Bu durumda, Mahkemece yapılacak iş: 5510 sayılı Kanunun 58. maddesinde öngörülen prosedür uyarınca ve 5510 sayılı Kanunun 95’inci maddesi gereğince, öncelikle Sosyal Sigorta Yüksek Sağlık Kurulundan, davacıdaki hastalık ve arazların 01.10.2008 tarihinde kadar, Sosyal Sigortalar Sağlık İşlemleri Tüzüğü muvacehesinde, çalışma gücünün en az 2/3’ünü yitirmesine sebebiyet verip vermediği, 01.10.2008 sonrası için Çalışma Gücü ve Meslekte Kazanma Gücü Kaybı Oranı Tespit İşlemleri Yönetmeliği hükümleri çerçevesinde çalışma gücünün en az %60’ını yitirmesine sebebiyet verip vermediği; arazının malûl sayılmayı gerektirecek derecede bulunup bulunmadığı, malûl ise, malûllük halinin hangi tarihte oluştuğuna dair rapor almak, iş bu rapora davacının itiraz etmesi halinde ise; Adli Tıp Kurumundan aynı şekilde alınacak raporla; bu raporun Sosyal Sigorta Yüksek Sağlık Kurulundan alınan rapora göre sigortalı lehine olması ve davalının itiraz etmesi halinde ise, Adli Tıp Kurumu Kanunu"nun 15. maddesi kapsamında Adli Tıp Kurumu Genel Kurulundan aynı şekilde alınacak raporla itirazın değerlendirilmesini sağlayarak sonucuna göre karar vermektir. Yapılacak değerlendirmede, maluliyet başlangıç tarihi belirlendikten sonra, adı geçen tüzük ve yönetmelik hükümlerinde sigortalı lehine getirilen düzenlemeler var ise kuşkusuz bunların da dikkate alınması gerekecektir.Oluşacak sonuca göre aylık bağlanma ve faiz başlangıç tarihi yukarıda belirtilen yasal çerçede belirlenmelidir.
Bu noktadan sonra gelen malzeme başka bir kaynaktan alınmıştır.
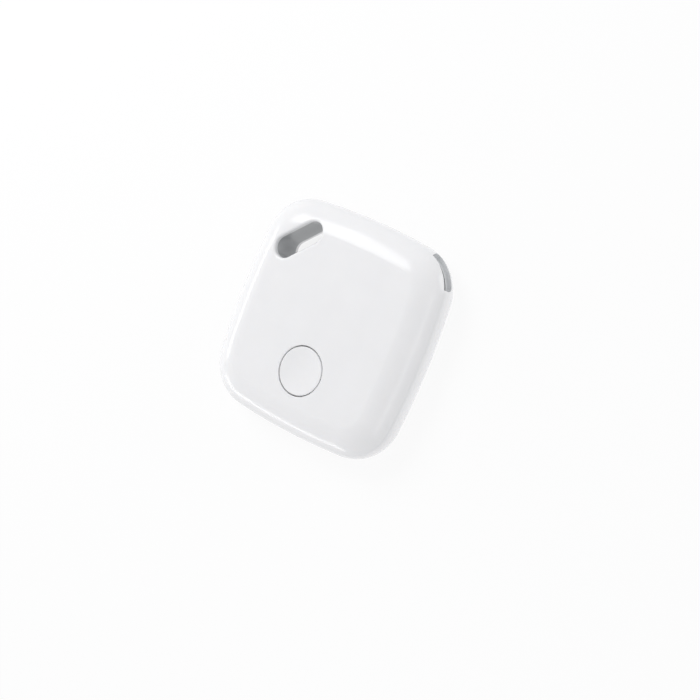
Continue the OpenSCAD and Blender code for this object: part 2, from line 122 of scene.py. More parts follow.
def new_material(name):
    """An empty material, its tree, and the place on the object in the object's own axes."""
    material = bpy.data.materials.new(name)
    material.use_nodes = True
    tree = material.node_tree
    tree.nodes.clear()
    return material, tree, add(tree, "ShaderNodeTexCoord").outputs["Object"]


def noise(tree, place, scale, detail=2.0):
    return add(tree, "ShaderNodeTexNoise", {"Vector": place, "Scale": scale, "Detail": detail}).outputs["Fac"]


def two_tones(tree, factor, first, last, low=0.0, high=1.0):
    """Goes from the first colour to the last as the factor goes from low to high."""
    ramp = add(tree, "ShaderNodeValToRGB", {"Fac": factor})
    ends = ramp.color_ramp.elements
    ends[0].position, ends[0].color = low, linear(first)
    ends[1].position, ends[1].color = high, linear(last)
    return ramp.outputs["Color"]


def between(tree, factor, low, high):
    """Goes from low to high as the factor goes from 0 to 1."""
    return add(tree, "ShaderNodeMapRange", {"Value": factor, "To Min": low, "To Max": high}).outputs["Result"]


def maths(tree, a, b, operation):
    return add(tree, "ShaderNodeMath", {0: a, 1: b}, operation=operation).outputs["Value"]


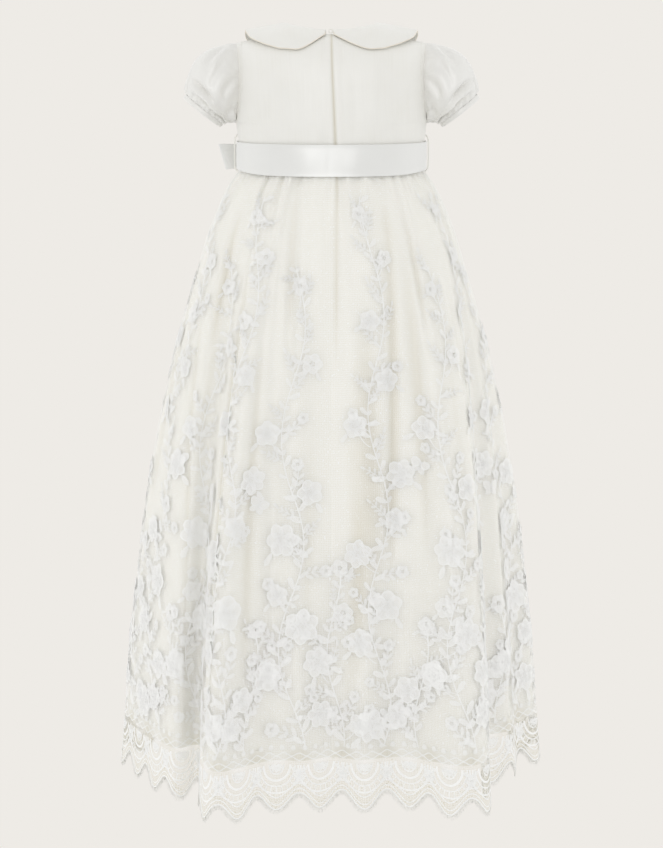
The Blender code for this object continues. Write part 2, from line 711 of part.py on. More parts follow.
def make_fringe(outer, inner, right_column, left_column):
    """Hang an eyelash fringe under the lace hem, with its roots in a narrow band."""
    middle = 0.5 * (outer[-1] + inner[-1])
    through = unit(outer[-1] - inner[-1]) * FRINGE_HALF_DEPTH
    for place, first, last in panel_cuts(LACE_SPANS, right_column, left_column):
        order = np.arange(first, last + 1) % LACE_SPANS
        line, depth = middle[order].copy(), through[order]
        line[0] += unit(line[1] - line[0]) * HALF_GAP
        line[-1] += unit(line[-2] - line[-1]) * HALF_GAP
        stations = [(column, share) for column in range(last - first) for share in (0.0, *LASH_ROOT)]
        stations.append((last - first - 1, 1.0))
        vertices = []
        for column, share in stations:
            point = line[column] * (1 - share) + line[column + 1] * share
            thick = depth[column] * (1 - share) + depth[column + 1] * share
            low = point - (0.0, 0.0, SEAM_GAP + FRINGE_BAND)
            vertices += [point - (0.0, 0.0, FRINGE_DROP), low + thick, low - thick]
        end = len(vertices) - 3
        faces = [(0, 1, 2), (end, end + 2, end + 1)]
        for a in range(0, end, 3):
            b = a + 3
            faces += [(a, b, b + 1, a + 1), (a, a + 2, b + 2, b)]
            root = (a + 1, b + 1, b + 2, a + 2)
            if stations[a // 3][1] != LASH_ROOT[0]:
                faces.append(root)
                continue
            faces += [(root[corner], root[(corner + 1) % 4], len(vertices)) for corner in range(4)]
            vertices.append(np.mean([vertices[corner] for corner in root], axis=0) - (0.0, 0.0, LASH_LENGTH))
        add_mesh("fringe" + place, vertices, faces, LACE)


def make_skirt():
    """Make the lining, the lace over it and the fringe on its hem."""
    shares = lace_shares()
    right_column, left_column = seam_columns(shares)
    outer = lace_points(shares)
    inner = make_skirt_layer("lace", outer, right_column, left_column, LACE)
    make_fringe(outer, inner, right_column, left_column)
    shares = lining_shares()
    lining = lining_points(shares)
    make_skirt_layer("lining", lining, *seam_columns(shares), LINING)
    return lining


def make_zip(lining):
    """Make the concealed zip's tape behind the centre-back opening, from the points that it lies on."""
    points, normals = half_bodice(front=False)
    inner = points - (CLOTH + SEAM_GAP) * normals
    lines = [(inner[row, 0], inner[row, 1]) for row in range(ZIP_TOP_ROW, 0, -1)]
    core = lining.mean(axis=1, keepdims=True)
    behind = lining - (CLOTH + SEAM_GAP) * grid_normals(lining, core, ring=True)
    for row in range(ZIP_LINING_ROWS):
        lines.append((behind[row, 0], behind[row, 1]))
    rows = []
    for middle, beside in lines:
        share = ZIP_HALF_WIDTH / (beside[0] - middle[0])
        edge = middle * (1 - share) + beside * share
        rows.append([edge * (-1, 1, 1), middle * (0, 1, 1), edge])
    outer = np.array(rows)
    add_wall("back_zip", outer, outer + (0.0, ZIP_THICKNESS, 0.0), LINING)


def make_neck_eye():
    """Make the small thread eye that closes the neck above the zip."""
    neck_y = NECK_CENTRE_Y - NECK_HALF_DEPTH
    centre_z = float(torso_top(0.0, neck_y)) + EYE_RADIUS + EYE_THREAD / 2 + EYE_UP
    route = []
    for step in range(EYE_SIDES):
        turn = step / EYE_SIDES * 2 * math.pi
        x = EYE_RADIUS * math.sin(turn) - EYE_SIDE
        route.append((x, neck_y - EYE_BACK, centre_z - EYE_RADIUS * math.cos(turn)))
    add_thread("neck_eye", route, EYE_THREAD, closed=True)


def make_knot(centre, along, out):
    """Make the bow's knot, a small round pillow."""
    up = np.array([0.0, 0.0, 1.0])
    vertices, faces = [], []
    rings, sides = 6, 12
    for ring in range(1, rings):
        lift = math.pi * ring / rings - math.pi / 2
        for side in range(sides):
            turn = 2 * math.pi * side / sides
            parts = (math.cos(lift) * math.cos(turn), math.cos(lift) * math.sin(turn), math.sin(lift))
            reach = np.copysign(np.abs(parts) ** KNOT_POWER, parts) * KNOT_SIZE
            vertices.append(centre + along * reach[0] + out * reach[1] + up * reach[2])
    vertices += [centre - up * KNOT_SIZE[2], centre + up * KNOT_SIZE[2]]
    for ring in range(rings - 2):
        for side in range(sides):
            a, b = ring * sides + side, ring * sides + (side + 1) % sides
            faces.append((a, b, b + sides, a + sides))
    top = (rings - 2) * sides
    for side in range(sides):
        faces.append((len(vertices) - 2, (side + 1) % sides, side))
        faces.append((len(vertices) - 1, top + side, top + (side + 1) % sides))
    add_mesh("bow_knot", vertices, faces, SATIN)


def make_bow_loops(centre, knot_out):
    """Make the bow's two loops, which leave the knot on both sides."""
    up = np.array([0.0, 0.0, 1.0])
    for name, along_x, along_y, length, lean in LOOP_TABLE:
        along = np.array([along_x, along_y, 0.0])
        out = np.array([-along_y, along_x, 0.0])
        out *= math.copysign(1.0, np.dot(out, knot_out))
        start = centre + along * (KNOT_SIZE[0] - 2 * SEAM_GAP)
        rows = []
        for share in LOOP_STATIONS:
            reach = length * (1 - math.cos(2 * math.pi * share)) / 2
            far = reach / length
            opened = LOOP_DEPTH_AT_KNOT + (1 - LOOP_DEPTH_AT_KNOT) * far
            depth = LOOP_THICKNESS * math.sin(2 * math.pi * share) * opened
            depth += LOOP_MOUTH * math.cos(math.pi * share)
            half = LOOP_HEIGHT_AT_KNOT + (LOOP_HEIGHT - LOOP_HEIGHT_AT_KNOT) * far ** LOOP_HEIGHT_POWER
            line = start + along * reach + out * depth + up * lean * reach
            rows.append([line + (up * half + along * LOOP_SLANT * far) * side for side in (-1.0, 0.0, 1.0)])
        outer = np.array(rows)
        core = start + along * length * 0.5 + up * lean * length * 0.5
        add_wall(name, outer, outer - RIBBON * grid_normals(outer, core), SATIN)


def make_bow():
    """Make the bow on the sash: a knot, two loops and two tails."""
    turn = math.radians(BOW_TURN)
    x, y = superellipse(SASH_HALF_WIDTH, SASH_HALF_DEPTH, turn)
    x_after, y_after = superellipse(SASH_HALF_WIDTH, SASH_HALF_DEPTH, turn - 0.05)
    knot_along = unit(np.array([x_after - x, y_after - y, 0.0]))
    knot_out = np.array([-knot_along[1], knot_along[0], 0.0])
    up = np.array([0.0, 0.0, 1.0])
    centre = np.array([x, y, (SASH_TOP_Z + SASH_BOTTOM_Z) / 2]) + knot_out * KNOT_STAND_OFF
    make_knot(centre, knot_along, knot_out)
    make_bow_loops(centre, knot_out)

    shares = np.linspace(0.45, 0.75, 601)
    for name, turn, length, stand_off in TAIL_TABLE:
        rows = []
        for share in np.linspace(0.0, 1.0, TAIL_SPANS + 1):
            z = centre[2] - KNOT_SIZE[2] - 2 * SEAM_GAP - length * share
            widening = min(1.0, share * TAIL_WIDENING)
            half = TAIL_HALF_WIDTH_AT_KNOT + (TAIL_HALF_WIDTH - TAIL_HALF_WIDTH_AT_KNOT) * widening
            ring = skirt_ring(shares, z)
            if z > SASH_BOTTOM_Z:
                sash_x, sash_y = superellipse(SASH_HALF_WIDTH, SASH_HALF_DEPTH, 2 * math.pi * shares)
                ring = np.stack([sash_x, sash_y, np.full_like(shares, z)], axis=1)
            normals = plan_normals(ring)
            run = np.cumsum(np.linalg.norm(np.roll(ring, -1, axis=0) - ring, axis=1))
            degrees = np.degrees(np.arctan2(ring[:, 0], -ring[:, 1])) % 360
            here = BOW_TURN + (turn - BOW_TURN) * min(1.0, TAIL_START_DRIFT + share * TAIL_DRIFT)
            middle = np.interp(here, degrees, run)
            off = stand_off + TAIL_WAVE * math.sin(length * share * TAIL_WAVES_A_METRE)
            row = []
            for side in (-1.0, 0.0, 1.0):
                at = middle + half * side
                spot = [np.interp(at, run, ring[:, axis] + normals[:, axis] * off) for axis in range(3)]
                drop = TAIL_SLANT * side * max(0.0, share * 5 - 4)
                row.append(np.array(spot) - up * drop)
            rows.append(row)
        outer = np.array(rows)
        core = np.array([0.0, 0.0, outer[:, :, 2].mean()])
        add_wall(name, outer, outer - RIBBON * grid_normals(outer, core), SATIN)


def main():
    """Clear the scene and make every piece of the gown."""
    for item in list(bpy.data.objects):
        bpy.data.objects.remove(item, do_unlink=True)
    make_bodice()
    make_collar()
    make_sleeves()
    make_sash()
    make_belt_loops()
    make_bow()
    lining = make_skirt()
    make_zip(lining)
    make_neck_eye()


main()
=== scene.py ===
"""The looks of a baby's christening gown in silk and floral lace, filled out, with its back to the camera."""

import math

import bpy
import numpy as np
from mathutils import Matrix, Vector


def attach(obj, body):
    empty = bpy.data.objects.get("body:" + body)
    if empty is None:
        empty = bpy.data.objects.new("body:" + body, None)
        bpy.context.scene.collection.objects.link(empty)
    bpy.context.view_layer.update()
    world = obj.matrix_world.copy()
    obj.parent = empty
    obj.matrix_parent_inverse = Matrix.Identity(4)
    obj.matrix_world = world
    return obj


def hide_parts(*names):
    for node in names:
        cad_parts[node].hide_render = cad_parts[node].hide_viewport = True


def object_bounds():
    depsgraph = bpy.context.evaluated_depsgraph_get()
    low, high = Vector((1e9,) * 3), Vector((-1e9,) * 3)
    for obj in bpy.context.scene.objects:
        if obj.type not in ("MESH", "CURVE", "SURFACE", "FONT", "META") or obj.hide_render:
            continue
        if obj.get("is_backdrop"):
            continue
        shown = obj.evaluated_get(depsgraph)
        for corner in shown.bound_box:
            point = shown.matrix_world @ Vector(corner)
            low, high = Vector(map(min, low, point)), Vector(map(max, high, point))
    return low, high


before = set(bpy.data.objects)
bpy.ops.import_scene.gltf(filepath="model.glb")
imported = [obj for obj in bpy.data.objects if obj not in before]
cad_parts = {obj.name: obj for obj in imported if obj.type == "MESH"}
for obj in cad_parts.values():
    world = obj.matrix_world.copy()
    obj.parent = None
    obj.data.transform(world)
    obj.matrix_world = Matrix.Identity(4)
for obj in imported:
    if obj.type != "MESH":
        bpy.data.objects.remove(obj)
CAD_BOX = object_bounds()

bl_info = {
    "name": "Christening gown looks",
    "version": (1, 0, 0),
    "blender": (4, 5, 0),
    "location": "3D View > Sidebar > Gown",
    "description": "Dresses the frame of a christening gown in silk, satin ribbon and floral lace",
    "category": "Object",
}

# Metres, +Z up. These are the frame's own sizes. The origin is on the shoulder line at the base
# of the neck, and +X is the right of someone who looks at the gown's back.
CLOTH = 0.0012
COLLAR_CLOTH = 0.0015
RIBBON = 0.0010
SEAM_GAP = 0.0003
HALF_GAP = SEAM_GAP / 2

WAIST_Z = -0.1240
UNDERARM_Z = -0.0830
TORSO_POWER = 2.2
SHOULDER_HALF = 0.0930
DOME_START = 0.35
DOME_POWER = 3.5
RIDGE_Z = 0.0040
RIDGE_SLOPE = 0.22
RIDGE_FLAT_HALF = 0.0430
TORSO_COLUMNS = ("z", "half_width", "half_depth")
TORSO_TABLE = (
    (-0.1240, 0.0892, 0.0655),
    (-0.1015, 0.0909, 0.0664),
    (-0.0820, SHOULDER_HALF, 0.0670),
    (0.0100, SHOULDER_HALF, 0.0670),
)
NECK_SPANS = {False: 6, True: 8}
SHOULDER_SPANS = 3
LOWER_SPANS = 3
UPPER_SPANS = 7
BODICE_FINE = 6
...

Mahkemece, açıklanan maddi ve hukuki ilkeler gözetilmeksizin, yanılgılı değerlendirme ve eksik inceleme ile yazılı şekilde hüküm kurulması, usûl ve yasaya aykırı olup, bozma nedenidir.
O hâlde, davalı Kurum vekilinin bu yönleri amaçlayan temyiz itirazları kabul edilmeli ve hüküm bozulmalıdır.
SONUÇ : Temyiz edilen hükmün yukarıda açıklanan nedenlerle BOZULMASINA, 01.03.2018 gününde oybirliğiyle karar verildi.